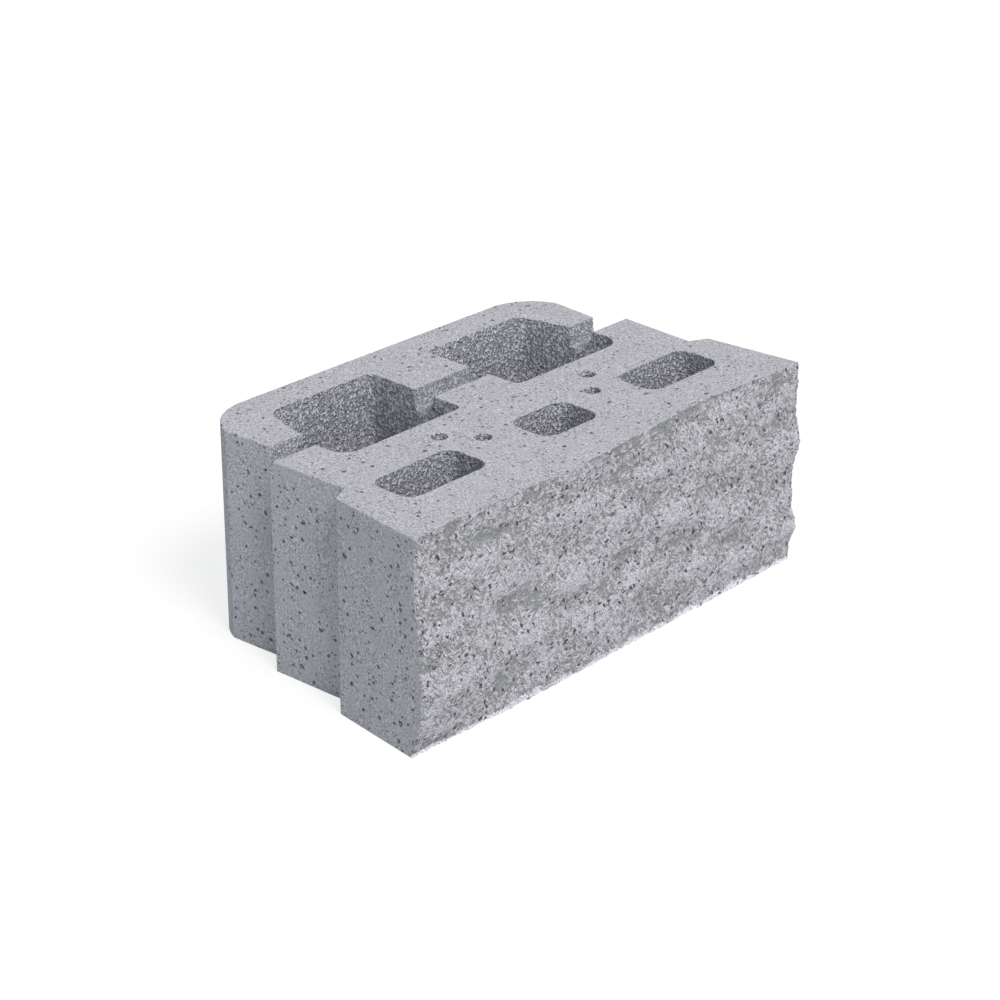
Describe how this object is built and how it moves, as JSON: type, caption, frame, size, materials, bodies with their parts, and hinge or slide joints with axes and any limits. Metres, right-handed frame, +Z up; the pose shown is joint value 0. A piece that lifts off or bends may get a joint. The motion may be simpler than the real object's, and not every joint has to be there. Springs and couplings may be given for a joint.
{
  "type": "retaining wall block",
  "caption": "Concrete retaining wall block with a split rock face, tapered head, through cores, pin holes in its top and a locating channel across it.",
  "frame": {"origin": "middle of the base, at the centre of the block's length and depth", "axes": "+X along the split face, -Y out of the split face, +Z up from the base"},
  "size_m": [0.5056, 0.309, 0.2],
  "materials": {
    "concrete": "dry-cast grey concrete, fine open grain on the moulded faces, rough break on the split face"
  },
  "bodies": {
    "root": {"wall_block": "concrete"}
  },
  "joints": []
}
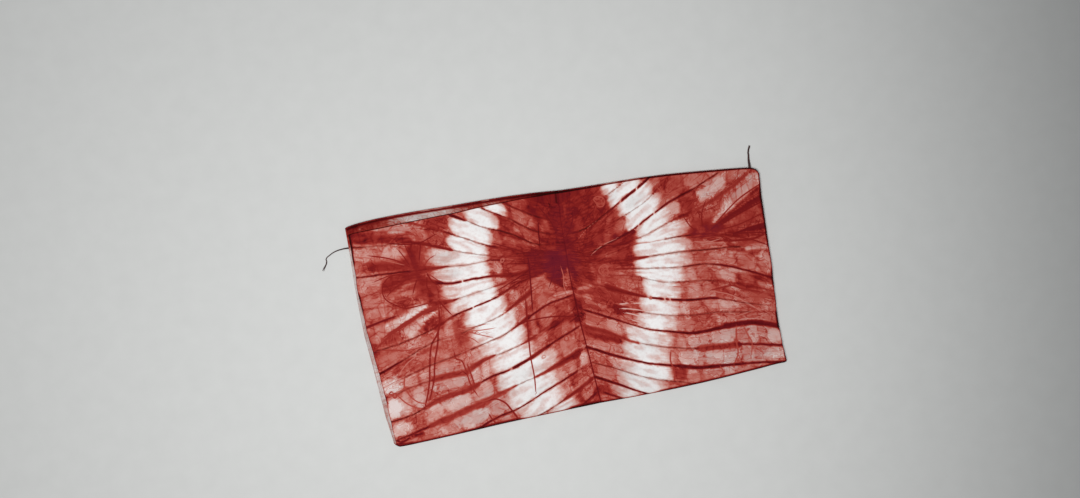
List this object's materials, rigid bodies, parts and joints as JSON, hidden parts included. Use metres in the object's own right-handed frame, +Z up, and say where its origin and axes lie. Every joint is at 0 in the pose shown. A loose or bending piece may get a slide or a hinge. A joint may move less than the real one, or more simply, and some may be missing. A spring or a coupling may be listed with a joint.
{
  "type": "folded adire cloth",
  "caption": "Tie-dyed cotton cloth, folded into a flat oblong stack of layers with pleated top and loose thread ends.",
  "frame": {"origin": "on the surface that the stack lies on, under the middle of the cloth's outline without the thread ends", "axes": "+X along the long edges, +Y towards the back edge where the raw ends lie, +Z up through the stack"},
  "size_m": [0.6284, 0.3258, 0.0138],
  "materials": {
    "dyed_cotton": "starched plain-weave cotton with a faint sheen, undyed white bands in red-brown dye",
    "tying_thread": "dark dyed cotton thread, matt and slightly fuzzy"
  },
  "bodies": {
    "root": {"cloth": "dyed_cotton", "thread_left": "tying_thread", "thread_right": "tying_thread"}
  },
  "joints": []
}
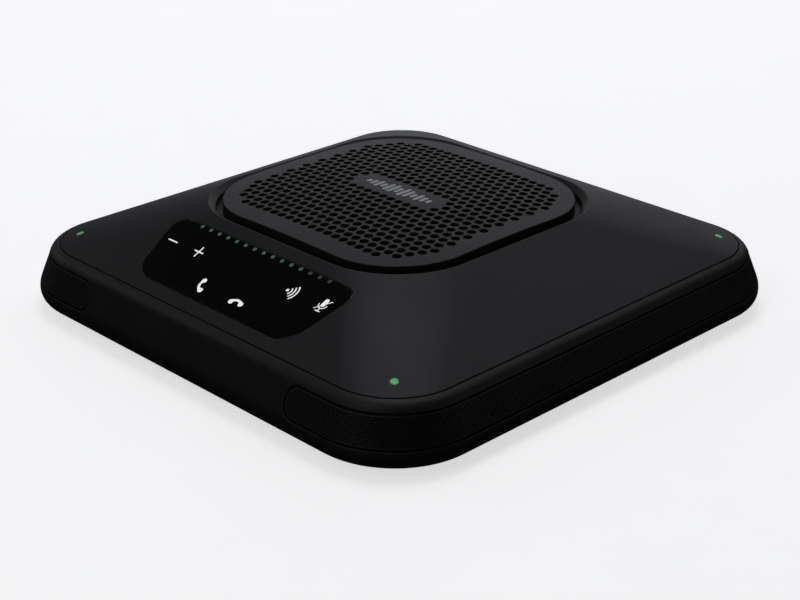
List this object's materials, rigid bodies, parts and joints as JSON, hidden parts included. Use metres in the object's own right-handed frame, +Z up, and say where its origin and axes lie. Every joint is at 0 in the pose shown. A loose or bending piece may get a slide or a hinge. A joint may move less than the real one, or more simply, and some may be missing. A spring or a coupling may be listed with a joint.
{
  "type": "conference speakerphone",
  "caption": "Square table-top speakerphone with a domed speaker grille, a sloping deck with a glossy touch panel, mesh strips round its sides, corner indicators and rear ports.",
  "frame": {"origin": "on the table, under the middle of the housing", "axes": "+Z up, -Y towards the side with the touch panel, +X to the right as a person facing that panel sees it"},
  "size_m": [0.24, 0.24, 0.0502],
  "materials": {
    "housing_plastic": "fine grained moulded black",
    "grille_paint": "satin black powder coat",
    "side_mesh": "fine black mesh",
    "lining_cloth": "black acoustic cloth",
    "panel_gloss": "polished black",
    "indicator_lens": "clear green",
    "rubber_black": "matte",
    "mic_can": "satin",
    "screw_steel": "zinc plated",
    "circuit_board": "green solder mask",
    "chip_black": "moulded",
    "shield_can": "tinned",
    "led_white": "diffused",
    "inner_plastic": "moulded black",
    "speaker_frame": "black coat",
    "magnetic_iron": "plated",
    "ferrite": "ground ferrite",
    "coil_copper": "enamelled copper",
    "cone_paper": "black pulp",
    "spider_cloth": "doped cotton",
    "battery_wrap": "shrink sleeve",
    "port_plastic": "fine moulded black",
    "socket_steel": "plated",
    "cable_jacket": "matte"
  },
  "bodies": {
    "housing": {"aux_socket": "inner_plastic", "battery_pack": "battery_wrap", "board_chips": "chip_black", "board_screws": "screw_steel", "bottom_cover": "housing_plastic", "capacitors": "chip_black", "case_screws": "screw_steel", "corner_board_front_left": "circuit_board", "corner_board_front_right": "circuit_board", "corner_board_rear_left": "circuit_board", "corner_board_rear_right": "circuit_board", "dc_socket": "inner_plastic", "foot_front_left": "rubber_black", "foot_front_right": "rubber_black", "foot_rear_left": "rubber_black", "foot_rear_right": "rubber_black", "grille_cloth": "lining_cloth", "internal_cables": "cable_jacket", "light_mask": "inner_plastic", "light_pipe_front_left": "indicator_lens", "light_pipe_front_right": "indicator_lens", "light_pipe_rear_left": "indicator_lens", "light_pipe_rear_right": "indicator_lens", "main_board": "circuit_board", "mesh_lining_left": "lining_cloth", "mesh_lining_right": "lining_cloth", "mic_boot_front_left": "rubber_black", "mic_boot_front_right": "rubber_black", "mic_boot_rear_left": "rubber_black", "mic_boot_rear_right": "rubber_black", "mic_capsule_front_left": "mic_can", "mic_capsule_front_right": "mic_can", "mic_capsule_rear_left": "mic_can", "mic_capsule_rear_right": "mic_can", "port_panel": "port_plastic", "power_switch": "chip_black", "radio_module": "shield_can", "side_frame": "housing_plastic", "side_mesh_left": "side_mesh", "side_mesh_right": "side_mesh", "speaker_basket": "speaker_frame", "speaker_box": "inner_plastic", "speaker_gasket": "rubber_black", "speaker_grille": "grille_paint", "speaker_magnet": "ferrite", "speaker_screws": "screw_steel", "speaker_top_plate": "magnetic_iron", "speaker_yoke": "magnetic_iron", "spider": "spider_cloth", "surround": "rubber_black", "top_cover": "housing_plastic", "touch_board": "circuit_board", "touch_leds": "led_white", "touch_panel": "panel_gloss", "usb_socket": "socket_steel"},
    "speaker_cone": {"voice_coil": "coil_copper", "speaker_cone": "cone_paper", "dust_cap": "cone_paper"},
    "power_button": {"power_button": "port_plastic"}
  },
  "joints": [
    {"name": "cone_travel", "type": "slide", "parent": "housing", "child": "speaker_cone", "axis": [0, 0, 1], "range_m": [-0.003, 0.003], "stiffness_N_per_m": 800, "deforming": ["surround", "spider"]},
    {"name": "power_press", "type": "slide", "parent": "housing", "child": "power_button", "axis": [0, -1, 0], "range_m": [0, 0.0006], "stiffness_N_per_m": 300, "springref_m": -0.005}
  ]
}
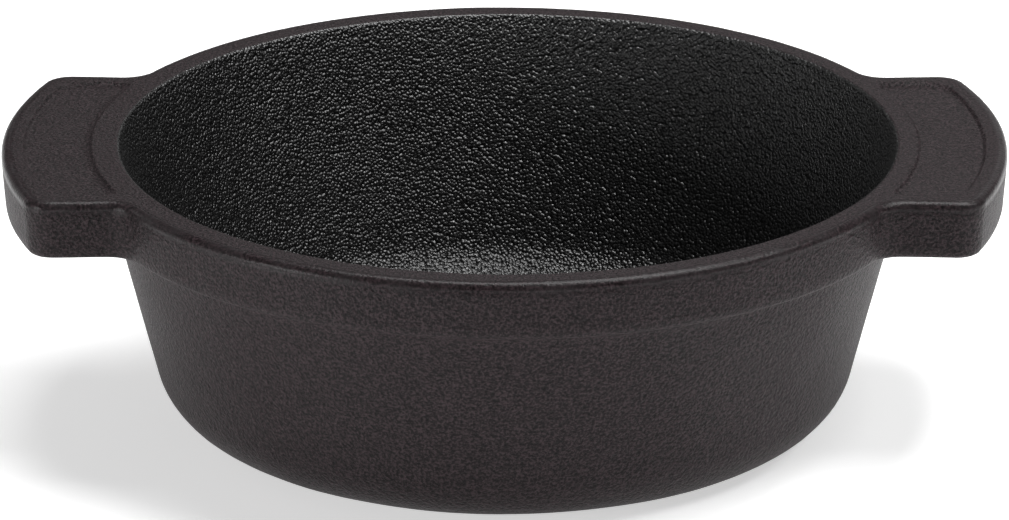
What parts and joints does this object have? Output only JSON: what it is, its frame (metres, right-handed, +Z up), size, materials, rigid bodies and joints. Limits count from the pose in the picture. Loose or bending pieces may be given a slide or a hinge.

■ ■ ■ ■

▶ _DIRECTIONS_: Everything in the listing above should be restated exactly.

▶ _SOLUTION TO THIS PROBLEM_:
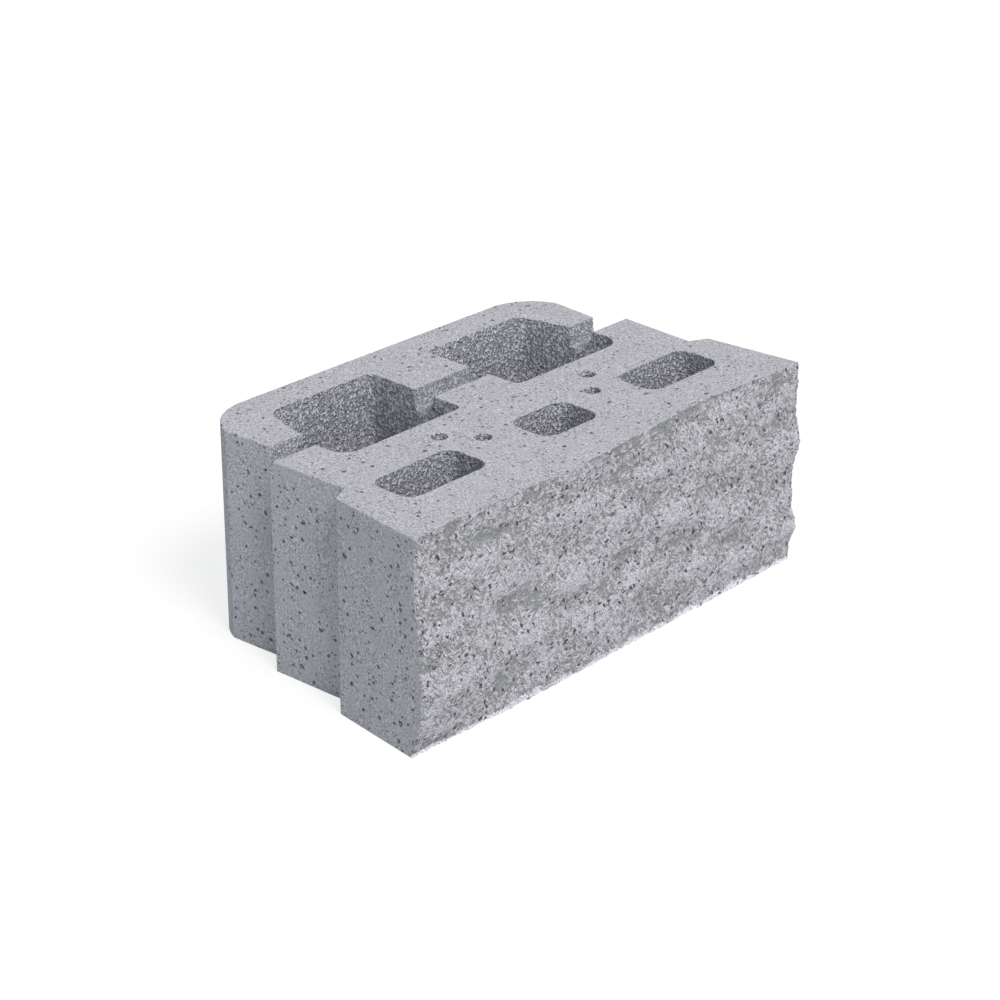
Describe how this object is built and how it moves, as JSON: type, caption, frame, size, materials, bodies with their parts, and hinge or slide joints with axes and any limits. Metres, right-handed frame, +Z up; the pose shown is joint value 0. A piece that lifts off or bends may get a joint. The motion may be simpler than the real object's, and not every joint has to be there. Springs and couplings may be given for a joint.
{
  "type": "retaining wall block",
  "caption": "Concrete retaining wall block with a split rock face, tapered head, through cores, pin holes in its top and a locating channel across it.",
  "frame": {"origin": "middle of the base, at the centre of the block's length and depth", "axes": "+X along the split face, -Y out of the split face, +Z up from the base"},
  "size_m": [0.5056, 0.309, 0.2],
  "materials": {
    "concrete": "dry-cast grey concrete, fine open grain on the moulded faces, rough break on the split face"
  },
  "bodies": {
    "root": {"wall_block": "concrete"}
  },
  "joints": []
}
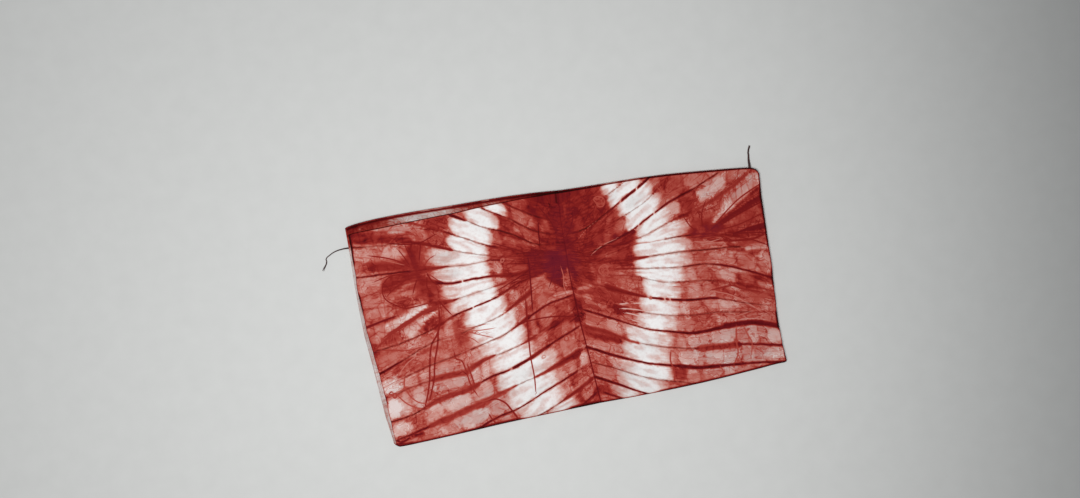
List this object's materials, rigid bodies, parts and joints as JSON, hidden parts included. Use metres in the object's own right-handed frame, +Z up, and say where its origin and axes lie. Every joint is at 0 in the pose shown. A loose or bending piece may get a slide or a hinge. A joint may move less than the real one, or more simply, and some may be missing. A spring or a coupling may be listed with a joint.
{
  "type": "folded adire cloth",
  "caption": "Tie-dyed cotton cloth, folded into a flat oblong stack of layers with pleated top and loose thread ends.",
  "frame": {"origin": "on the surface that the stack lies on, under the middle of the cloth's outline without the thread ends", "axes": "+X along the long edges, +Y towards the back edge where the raw ends lie, +Z up through the stack"},
  "size_m": [0.6284, 0.3258, 0.0138],
  "materials": {
    "dyed_cotton": "starched plain-weave cotton with a faint sheen, undyed white bands in red-brown dye",
    "tying_thread": "dark dyed cotton thread, matt and slightly fuzzy"
  },
  "bodies": {
    "root": {"cloth": "dyed_cotton", "thread_left": "tying_thread", "thread_right": "tying_thread"}
  },
  "joints": []
}
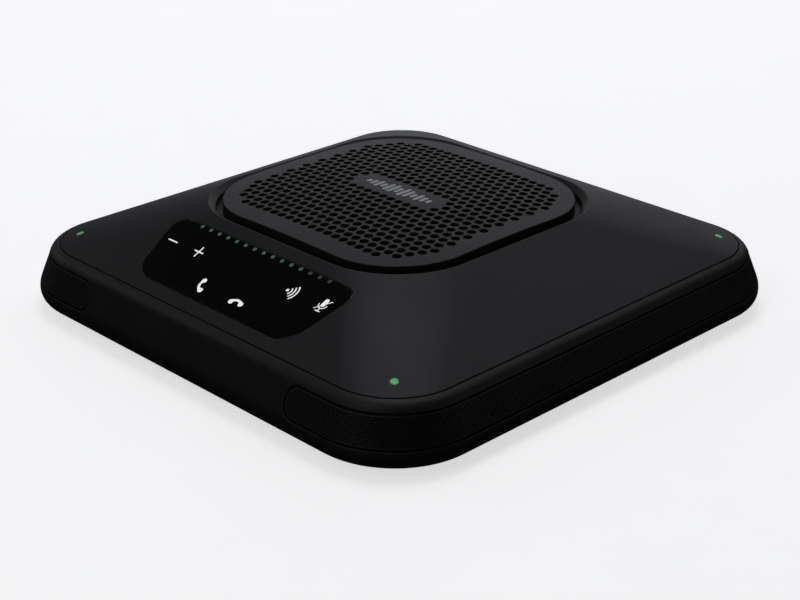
List this object's materials, rigid bodies, parts and joints as JSON, hidden parts included. Use metres in the object's own right-handed frame, +Z up, and say where its origin and axes lie. Every joint is at 0 in the pose shown. A loose or bending piece may get a slide or a hinge. A joint may move less than the real one, or more simply, and some may be missing. A spring or a coupling may be listed with a joint.
{
  "type": "conference speakerphone",
  "caption": "Square table-top speakerphone with a domed speaker grille, a sloping deck with a glossy touch panel, mesh strips round its sides, corner indicators and rear ports.",
  "frame": {"origin": "on the table, under the middle of the housing", "axes": "+Z up, -Y towards the side with the touch panel, +X to the right as a person facing that panel sees it"},
  "size_m": [0.24, 0.24, 0.0502],
  "materials": {
    "housing_plastic": "fine grained moulded black",
    "grille_paint": "satin black powder coat",
    "side_mesh": "fine black mesh",
    "lining_cloth": "black acoustic cloth",
    "panel_gloss": "polished black",
    "indicator_lens": "clear green",
    "rubber_black": "matte",
    "mic_can": "satin",
    "screw_steel": "zinc plated",
    "circuit_board": "green solder mask",
    "chip_black": "moulded",
    "shield_can": "tinned",
    "led_white": "diffused",
    "inner_plastic": "moulded black",
    "speaker_frame": "black coat",
    "magnetic_iron": "plated",
    "ferrite": "ground ferrite",
    "coil_copper": "enamelled copper",
    "cone_paper": "black pulp",
    "spider_cloth": "doped cotton",
    "battery_wrap": "shrink sleeve",
    "port_plastic": "fine moulded black",
    "socket_steel": "plated",
    "cable_jacket": "matte"
  },
  "bodies": {
    "housing": {"aux_socket": "inner_plastic", "battery_pack": "battery_wrap", "board_chips": "chip_black", "board_screws": "screw_steel", "bottom_cover": "housing_plastic", "capacitors": "chip_black", "case_screws": "screw_steel", "corner_board_front_left": "circuit_board", "corner_board_front_right": "circuit_board", "corner_board_rear_left": "circuit_board", "corner_board_rear_right": "circuit_board", "dc_socket": "inner_plastic", "foot_front_left": "rubber_black", "foot_front_right": "rubber_black", "foot_rear_left": "rubber_black", "foot_rear_right": "rubber_black", "grille_cloth": "lining_cloth", "internal_cables": "cable_jacket", "light_mask": "inner_plastic", "light_pipe_front_left": "indicator_lens", "light_pipe_front_right": "indicator_lens", "light_pipe_rear_left": "indicator_lens", "light_pipe_rear_right": "indicator_lens", "main_board": "circuit_board", "mesh_lining_left": "lining_cloth", "mesh_lining_right": "lining_cloth", "mic_boot_front_left": "rubber_black", "mic_boot_front_right": "rubber_black", "mic_boot_rear_left": "rubber_black", "mic_boot_rear_right": "rubber_black", "mic_capsule_front_left": "mic_can", "mic_capsule_front_right": "mic_can", "mic_capsule_rear_left": "mic_can", "mic_capsule_rear_right": "mic_can", "port_panel": "port_plastic", "power_switch": "chip_black", "radio_module": "shield_can", "side_frame": "housing_plastic", "side_mesh_left": "side_mesh", "side_mesh_right": "side_mesh", "speaker_basket": "speaker_frame", "speaker_box": "inner_plastic", "speaker_gasket": "rubber_black", "speaker_grille": "grille_paint", "speaker_magnet": "ferrite", "speaker_screws": "screw_steel", "speaker_top_plate": "magnetic_iron", "speaker_yoke": "magnetic_iron", "spider": "spider_cloth", "surround": "rubber_black", "top_cover": "housing_plastic", "touch_board": "circuit_board", "touch_leds": "led_white", "touch_panel": "panel_gloss", "usb_socket": "socket_steel"},
    "speaker_cone": {"voice_coil": "coil_copper", "speaker_cone": "cone_paper", "dust_cap": "cone_paper"},
    "power_button": {"power_button": "port_plastic"}
  },
  "joints": [
    {"name": "cone_travel", "type": "slide", "parent": "housing", "child": "speaker_cone", "axis": [0, 0, 1], "range_m": [-0.003, 0.003], "stiffness_N_per_m": 800, "deforming": ["surround", "spider"]},
    {"name": "power_press", "type": "slide", "parent": "housing", "child": "power_button", "axis": [0, -1, 0], "range_m": [0, 0.0006], "stiffness_N_per_m": 300, "springref_m": -0.005}
  ]
}
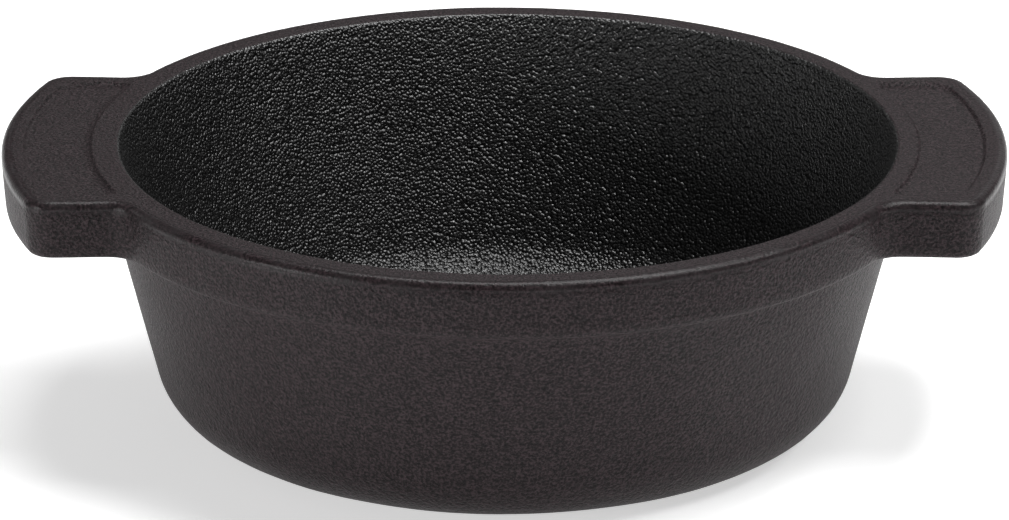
What parts and joints does this object have? Output only JSON: what it is, its frame (metres, right-handed, +Z up), size, materials, rigid bodies and joints. Limits count from the pose in the picture. Loose or bending pieces may be given a slide or a hinge.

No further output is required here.